Kd-tree Based Wasserstein Distance Approximation for High-Dimensional Data
Kanata Teshigawara, Keisho Oh, Ken Kobayashi, Kazuhide Nakata
TL;DR
This work tackles the scalability bottleneck of Wasserstein distance computations in retrieval by introducing kd-Flowtree, a kd-tree–based embedding that enables deep, dimension-robust trees for Flowtree-like transport approximations. The method preserves linear-time transport costs and adds a probabilistic, dataset-size–independent bound on nearest-neighbor search accuracy, improving performance in high-dimensional ground spaces. Empirical results on text datasets (e.g., 20NEWS, AMAZON, BBC) show kd-Flowtree achieves higher recall than prior tree-based methods and maintains competitive runtimes, highlighting the practical impact for large-scale OT-based retrieval. Overall, the kd-tree embedding demonstrates a promising direction for scalable, accurate Wasserstein-distance approximations in high dimensions, with potential broader applicability beyond retrieval.
Abstract
The Wasserstein distance is a discrepancy measure between probability distributions, defined by an optimal transport problem.

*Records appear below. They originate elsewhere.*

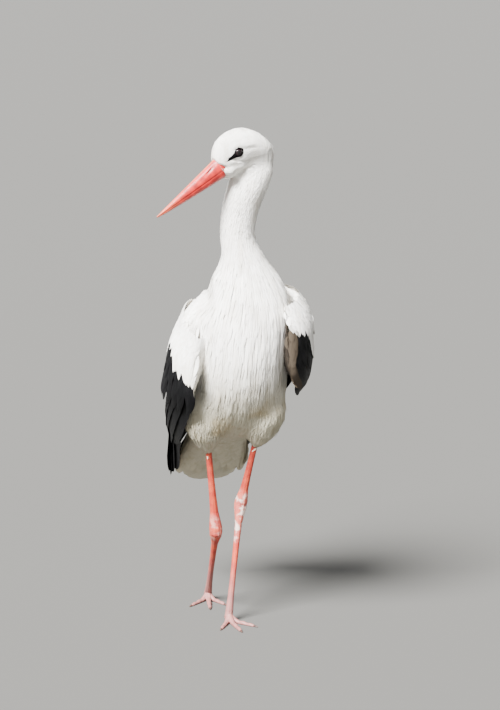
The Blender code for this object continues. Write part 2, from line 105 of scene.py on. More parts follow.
# Neck, trunk and tail: back line forward and height, belly line forward and height, half
# width, and distance sideways.
BODY = (
    (0.022, 0.990, 0.078, 0.976, 0.034, 0.042),
    (0.014, 0.940, 0.086, 0.925, 0.040, 0.026),
    (0.008, 0.885, 0.080, 0.872, 0.037, 0.010),
    (0.011, 0.838, 0.080, 0.822, 0.035, 0.004),
    (0.013, 0.795, 0.092, 0.775, 0.044, 0.014),
    (0.006, 0.763, 0.116, 0.718, 0.070, 0.020),
    (-0.016, 0.728, 0.136, 0.655, 0.092, 0.016),
    (-0.054, 0.680, 0.140, 0.580, 0.096, 0.013),
    (-0.096, 0.618, 0.118, 0.503, 0.100, 0.012),
    (-0.140, 0.548, 0.066, 0.438, 0.103, 0.012),
    (-0.180, 0.482, -0.008, 0.398, 0.095, 0.011),
    (-0.212, 0.430, -0.088, 0.378, 0.076, 0.008),
    (-0.244, 0.378, -0.184, 0.346, 0.066, 0.005),
    (-0.286, 0.312, -0.258, 0.294, 0.076, 0.000),
    (-0.328, 0.242, -0.316, 0.234, 0.072, -0.001),
)
# The folded wings lie on a fuller shape that keeps clear of the tail.
WING_BED = BODY[:10] + (
    (-0.184, 0.486, -0.008, 0.398, 0.098, 0.011),
    (-0.222, 0.438, -0.088, 0.376, 0.088, 0.008),
    (-0.258, 0.388, -0.158, 0.332, 0.083, 0.005),
    (-0.300, 0.330, -0.228, 0.284, 0.084, 0.002),
    (-0.340, 0.270, -0.290, 0.238, 0.078, 0.000),
    (-0.376, 0.210, -0.346, 0.192, 0.064, 0.000),
)
TAIL_START, TAIL_END = 12.0, 14.0


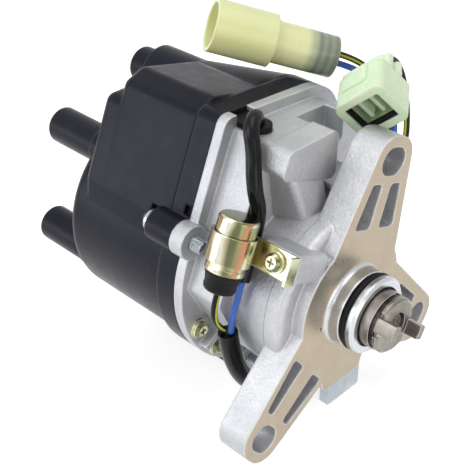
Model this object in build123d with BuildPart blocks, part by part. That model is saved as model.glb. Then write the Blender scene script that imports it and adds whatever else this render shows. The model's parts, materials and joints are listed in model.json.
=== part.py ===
"""Ignition distributor with a moulded cap, a cast housing and a slotted mounting flange.

X is the drive shaft's axis and points to the drive coupling, Z is up.
The origin is the centre of the flange's mounting face on the shaft axis.
"""
import os
from math import asin, atan2, cos, degrees, radians, sin, tan

from build123d import *

os.makedirs("parts", exist_ok=True)

# Clearances, in millimetres
running_clearance = 0.05
bolt_clearance = 0.25
seat_gap = 0.3

# Shaft line
shaft_radius = 5.0
shaft_rear_x = -66.0
shaft_front_x = 18.8
shaft_end_chamfer = 0.6
centre_hole_radius = 1.2
centre_hole_depth = 3.0

# Flange: three ears with curved-travel slots and lightening pockets
flange_thickness = 12.5
hub_radius = 27.0
slot_pitch_radii = (54.2, 58.2, 54.0)
slot_width = 10.5
slot_travel = 3.0
ear_end_radius = 9.3
ear_angles = (70.5, 218.5, 324.5)
ear_web_radii = (23.0, 18.0, 23.0)
ear_rib_widths = (5.5, 8.5, 8.5)
pocket_depth = 8.0
pocket_inner_u = 29.0
pocket_outer_u = (46.0, 49.5, 46.0)
pocket_inner_half = 12.0
pocket_outer_half = 8.6
pocket_corner = 1.6
lobe_left_y = -14.0
lobe_right_y = 8.5
lobe_bottom_z = -34.8
lobe_corner = 3.0

# Spigot, oil seal and front bearing
spigot_radius = 14.9
spigot_length = 12.0
spigot_root_round = 2.0
spigot_chamfer = 1.0
ring_section_radius = 1.3
ring_centre_x = 7.4
ring_stand_out = 0.2
seal_radius = 11.7
seal_width = 7.0
seal_recess = 1.2
seal_wall = 1.8
bearing_radius = 11.0
bearing_width = 6.0
bearing_outer_bore = 9.2
bearing_inner_radius = 7.0
bearing_shield_inset = 0.7
hub_shoulder_radius = 8.6
hub_shoulder_width = 3.0

# Housing casting
joint_x = -47.0
rim_width = 4.0
body_radius = 44.0
corner_radius = 4.5
corner_y, corner_z = -17.5, 61.5
ridge_y, ridge_z = 22.0, 44.5
ridge_outline_radius = 19.0
housing_wall = 3.5
neck_radius = 34.0
neck_front_x = -5.0
neck_front_round = 2.5
panel_inset = 4.3
side_angle = 157.0
side_corner_round = 3.0
top_corner_along = 51.0
low_corner_along = -12.5
mid_corner_along = 40.0
panel_front_x = -27.0
upper_box_front_x = -17.0
upper_box_right_y = 5.0
upper_box_low_z = 46.0
neck_cavity_radius = 28.5
cavity_floor_x = -16.0
box_cavity_front_x = -39.0
box_cavity_low_along = 15.0
recess_width = 16.5
recess_height = 23.0
recess_depth = 8.5
recess_y, recess_z = 14.75, 58.5
rib_ledge_front_x = -12.5
rib_ledge_y, rib_ledge_z = 13.5, 37.0
rib_ledge_width = 17.0
rib_ledge_thickness = 6.0
sleeve_slot_width = 9.0
sleeve_slot_y = -11.0
sleeve_slot_front_x = -32.0
drill_mark_y, drill_mark_z = -16.3, -2.7
drill_mark_radius = 0.9

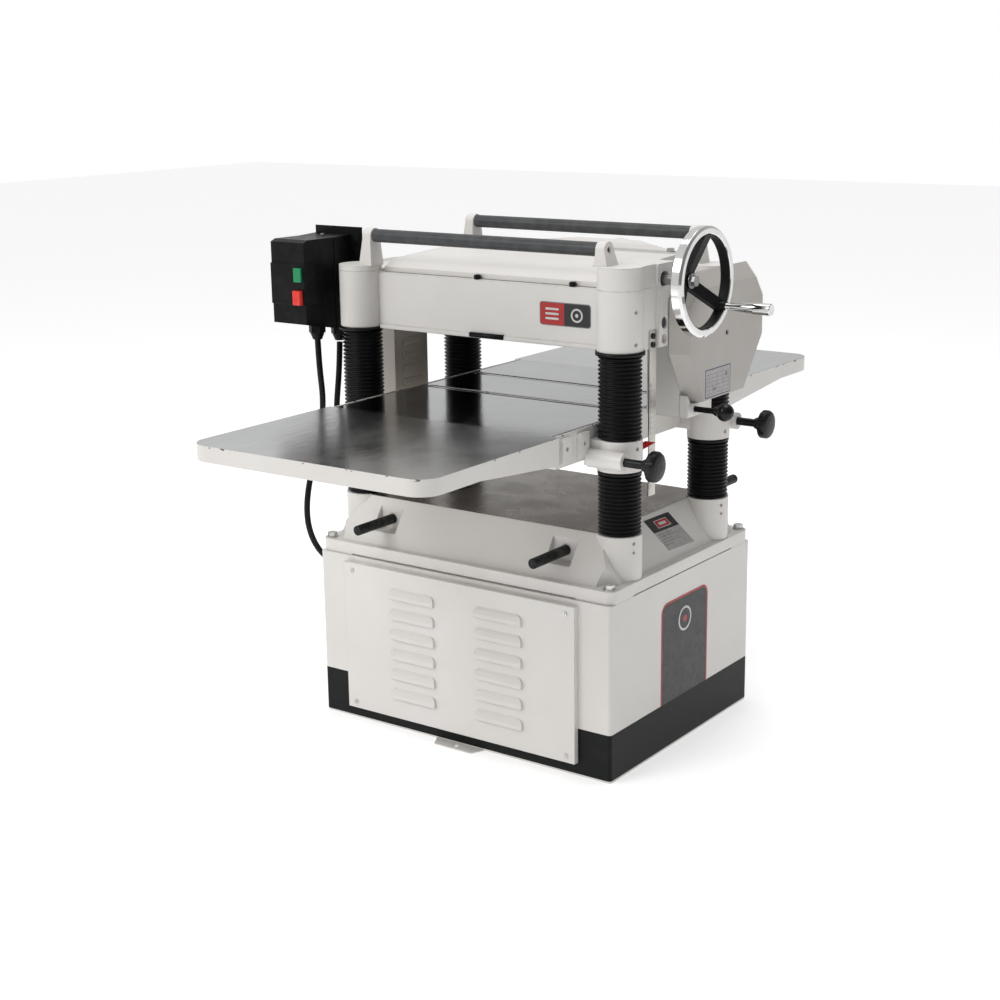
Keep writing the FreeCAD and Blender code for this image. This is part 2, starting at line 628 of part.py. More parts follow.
def return_roller(sy):
    y = sy * RETURN_Y
    end = RETURN_HALF + 16
    body = RETURN_HALF - 1
    return turned_x([(-end, 0), (-end, 6), (-body, 6), (-body, RETURN_R), (body, RETURN_R), (body, 6),
                     (end, 6), (end, 0)], y, RETURN_Z)


def cutterhead():
    half = WORK_HALF + 2
    profile = [(-426, 0), (-426, 14), (-HEAD_X, 14), (-HEAD_X, CUTTER_JOURNAL_R), (-half - 50, CUTTER_JOURNAL_R),
               (-half, 30), (-half, CUTTER_R - 3), (half, CUTTER_R - 3), (half, 30),
               (half + 50, CUTTER_JOURNAL_R), (HEAD_X + 1, CUTTER_JOURNAL_R), (HEAD_X + 1, 0)]
    body = turned_x(profile, CUTTER_Y, CUTTER_Z)
    for i in range(4):
        slot = block(-WORK_HALF - 3, WORK_HALF + 3, CUTTER_Y - 3, CUTTER_Y + 13, CUTTER_Z + 20, CUTTER_Z + 60)
        slot.rotate(vec(0, CUTTER_Y, CUTTER_Z), vec(1, 0, 0), 90 * i + 45)
        body = body.cut(slot)
    return body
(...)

It has been used for various tasks such as retrieving similar items in high-dimensional images or text data. In retrieval applications, however, the Wasserstein distance is calculated repeatedly, and its cubic time complexity with respect to input size renders it unsuitable for large-scale datasets. Recently, tree-based approximation methods have been proposed to address this bottleneck. For example, the Flowtree algorithm computes transport on a quadtree and evaluates cost using the ground metric, and clustering-tree approaches have been reported to achieve high accuracy. However, these existing trees often incur significant construction time for preprocessing, and crucially, standard quadtrees cannot grow deep enough in high-dimensional spaces, resulting in poor approximation accuracy. In this paper, we propose kd-Flowtree, a kd-tree-based Wasserstein distance approximation method that uses a kd-tree for data embedding. Since kd-trees can grow sufficiently deep and adaptively even in high-dimensional cases, kd-Flowtree is capable of maintaining good approximation accuracy for such cases. In addition, kd-trees can be constructed quickly than quadtrees, which contributes to reducing the computation time required for nearest neighbor search, including preprocessing. We provide a probabilistic upper bound on the nearest-neighbor search accuracy of kd-Flowtree, and show that this bound is independent of the dataset size. In the numerical experiments, we demonstrated that kd-Flowtree outperformed the existing Wasserstein distance approximation methods for retrieval tasks with real-world data.